While arrhythmias are more commonly associated with adults, they can affect children as well.
"These arrhythmias can affect children in many different ways. It can range from a nuisance that just slows them down on the playing field or makes them stop what they're doing for a moment or two to potentially life threatening," says Peter Fischbach, M.D., director of the Pediatric Electrophysiology Lab at UMHS.
Arrhythmias can cause the heart to beat too fast or too slow. Symptoms can start in infancy and can manifest themselves as poor feeding or irritability. Older children may complain of their heart beating too fast or feeling unwell. In adolescence, arrhythmias cause a racing heart rate, dizziness or chest discomfort.
Treatment for arrhythmia is done in the cardiac catheterization laboratory and involves identifying where the short circuit occurs within the heart. Doctors then put a catheter in that circuit and turn on energy, either heating or cooling. Radiofrequency ablation, the standard catheterization procedure, involves passing a small current through the tip of a catheter and burning the affected heart tissue.
In cryoablation, the catheter tip is cooled, instead of heated, and a portion of the heart muscle is frozen, eliminating its ability to carry electrical signals. This lets the heart's normal conduction system work the way it's supposed to, creating a normal heartbeat.
"Cryoablation may not be indicated for every arrhythmia that we treat in a catheterization laboratory," says Fischbach, clinical assistant professor of Pediatrics at U-M Medical School. "There are some arrhythmias that are amenable to treatment with standard radiofrequency ablation. It's the tried and true technique. Cryoablation certainly is going to have a very important role in treating young children."

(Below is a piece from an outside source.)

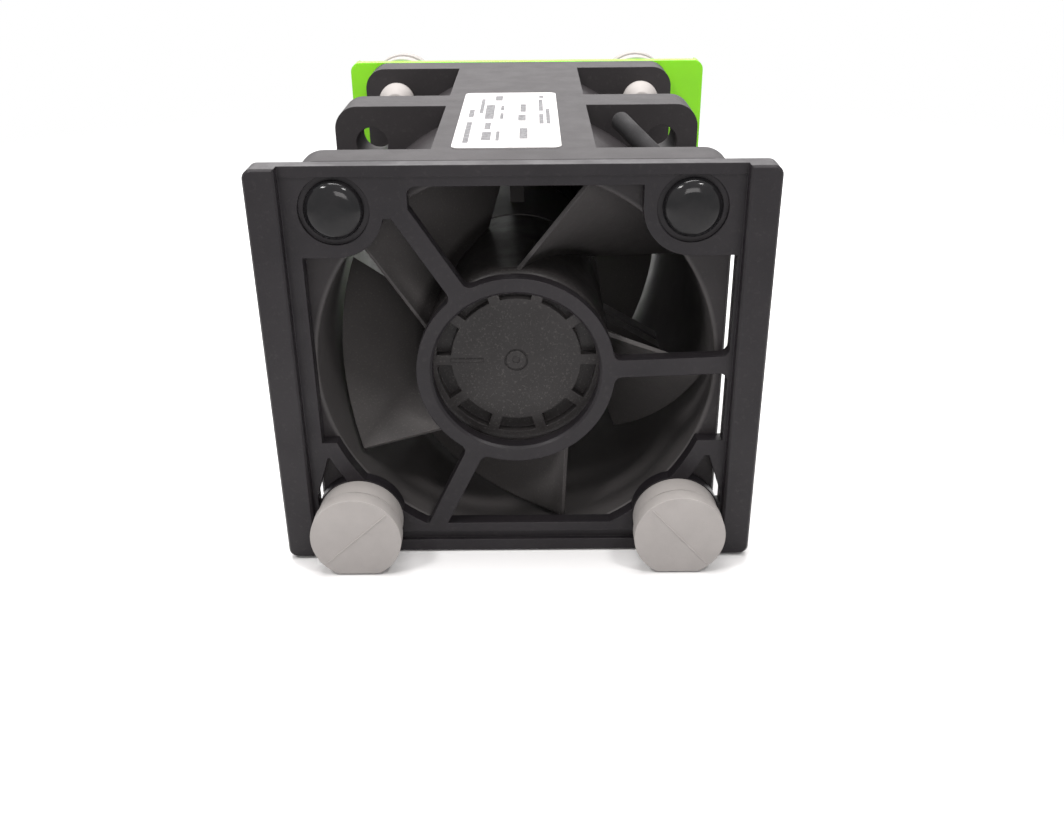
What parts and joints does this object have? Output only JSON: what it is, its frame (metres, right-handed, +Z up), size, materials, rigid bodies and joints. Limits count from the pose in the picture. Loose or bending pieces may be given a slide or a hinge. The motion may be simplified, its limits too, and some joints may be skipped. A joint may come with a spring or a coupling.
{
  "type": "server fan module",
  "caption": "Counter-rotating pair of square axial fans behind a black spoked bracket, with rubber rivets, bumpers and a green rear carrier.",
  "frame": {"origin": "on the base plane under the fan axis, at the joint between the two fans", "axes": "+X to the right seen from the intake side, +Y along the fan axis with the air from intake to outlet, +Z up"},
  "size_m": [0.0484, 0.0679, 0.0407],
  "materials": {
    "black_abs": "satin black moulding",
    "impeller_black": "fine satin black moulding",
    "bracket_black": "satin black moulding with a fine grain",
    "gloss_black": "polished black",
    "grey_rubber": "soft matte",
    "green_plastic": "bright satin",
    "connector_black": "matte",
    "contact_gold": "gold plated",
    "label_white": "smooth film",
    "brass": "turned",
    "steel": "ground",
    "yoke_steel": "dark plated steel",
    "lamination": "varnished steel sheets",
    "magnet_grey": "bonded ferrite",
    "insulator_plastic": "moulded nylon",
    "copper_wire": "enamelled wire",
    "board_green": "solder mask"
  },
  "bodies": {
    "root": {"front_housing": "black_abs", "front_bearing_sleeve": "brass", "front_bearing_outer_rings": "steel", "front_preload_spring": "steel", "front_stator_core": "lamination", "front_insulator": "insulator_plastic", "front_coils": "copper_wire", "front_circuit_board": "board_green", "rear_housing": "black_abs", "rear_bearing_sleeve": "brass", "rear_bearing_outer_rings": "steel", "rear_preload_spring": "steel", "rear_stator_core": "lamination", "rear_insulator": "insulator_plastic", "rear_coils": "copper_wire", "rear_circuit_board": "board_green", "front_bracket": "bracket_black", "front_rivets": "gloss_black", "front_bumpers": "grey_rubber", "rear_bumpers": "grey_rubber", "rear_carrier": "green_plastic", "connector_housing": "connector_black", "connector_contacts": "contact_gold", "label": "label_white"},
    "front_rotor": {"front_impeller": "impeller_black", "front_rotor_yoke": "yoke_steel", "front_magnet_ring": "magnet_grey", "front_shaft": "steel", "front_bearing_inner_rings": "steel", "front_bearing_balls": "steel", "front_retaining_clip": "steel"},
    "rear_rotor": {"rear_impeller": "impeller_black", "rear_rotor_yoke": "yoke_steel", "rear_magnet_ring": "magnet_grey", "rear_shaft": "steel", "rear_bearing_inner_rings": "steel", "rear_bearing_balls": "steel", "rear_retaining_clip": "steel"}
  },
  "joints": [
    {"name": "front_rotor_spin", "type": "hinge", "parent": "root", "child": "front_rotor", "pos_m": [0, -0.014, 0.02], "axis": [0, -1, 0], "continuous": true},
    {"name": "rear_rotor_spin", "type": "hinge", "parent": "root", "child": "rear_rotor", "pos_m": [0, 0.014, 0.02], "axis": [0, 1, 0], "continuous": true}
  ]
}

Because children are smaller, the abnormal electrical pathways are often close to many vital structures within the heart. In cryoablation, the first step is to cool, but not freeze, the area suspected of causing the arrhythmia in a process called cryomapping. At this point, the heart loses its electrical function without losing any mechanical function, so the heart cells are alive and recoverable. This provides a measure of safety which is not available in radiofrequency ablation.
Cryoablation is offered for both children and adults. It once required open heart surgery but is now being done in the catheterization laboratory at Mott Hospital as an outpatient procedure. Mott is currently the only hospital in Michigan offering cryoablation for pediatric heart arrhythmias.
Austin 's surgery took about five hours, after which he was required to lay flat for 6 hours. He was released from the hospital that same evening. The procedure has a 95 percent to 98 percent success rate.
While Austin 's condition had progressed from several hundred episodes of arrhythmia each day to several thousands, the cryoablation procedure has stopped the arrhythmias.
"The cryoablation was four months ago and he is doing wonderfully," Miller says. "He's allowed to play organized sports on teams and he's thrilled. He's a normal 8-year-old. He has absolutely no restrictions."
An arrhythmia is an abnormal beating of the heart caused by a change in the electrical signals. They may cause the heart to beat abnormally fast or abnormally slow.
A newborn's heart rate is around 120-140 beats per minute. An adolescent at rest will have a heart rate around 70 beats per minute. Exercise makes the heart beat faster; it beats slower during sleep.